TITLE:
The Mean Treatment Effect Was Estimated Using a Machine-Learning Model: Evidence from the ECLS-K Dataset
AUTHORS:
Shenshuo Zhang
KEYWORDS:
Bayesian Additive Regression Trees (BARTs), Causal Inference, Early Childhood Education, Causal Machine Learning, Nonparametric Estimation
JOURNAL NAME:
Journal of Data Analysis and Information Processing,
Vol.13 No.3,
August
28,
2025
ABSTRACT: This study investigates the persistent academic impacts of the Head Start program, a federal government-funded early childhood intervention, using data from the Early Childhood Longitudinal Study-Kindergarten Cohort (ECLS-K). Bayesian Additive Regression Trees (BARTs) are the primary methodology used, and average, conditional, and individual-level treatment impacts on children’s mathematics achievement are estimated. BART estimates a negative Average Treatment Effect (ATE) of −1.5421 with increasingly larger adverse effects for children with higher Socioeconomic Status (SES), suggesting diminishing marginal returns. This finding demonstrates the strength of BART to detect nonlinear moderation patterns that are evasive to conventional models. It also implies that Head Start and other preschool interventions will yield greater policy returns when targeted at low-SES children, in order to enable more efficient and fair distribution of public funds.
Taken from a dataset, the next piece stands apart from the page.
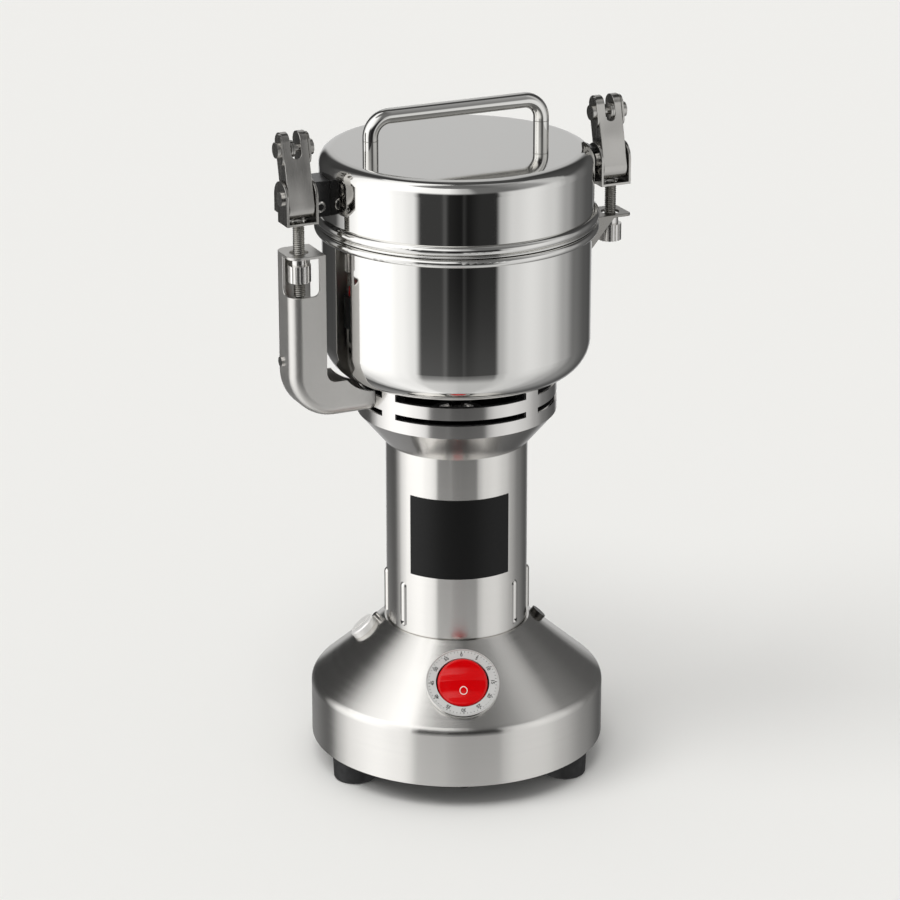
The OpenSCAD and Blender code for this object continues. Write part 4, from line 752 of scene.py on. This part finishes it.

For comparison, Causal Forest estimates a larger ATE (−2.4340) and determines SES to be the overarching moderator, while Propensity Score Matching offers a conservative estimate (−1.2606) without considering effect heterogeneity. These findings underscore the utility of BART in estimating subtle, SES-varying effects of Head Start, and suggest the potential value of more targeted intervention strategies guided by adaptive causal inference.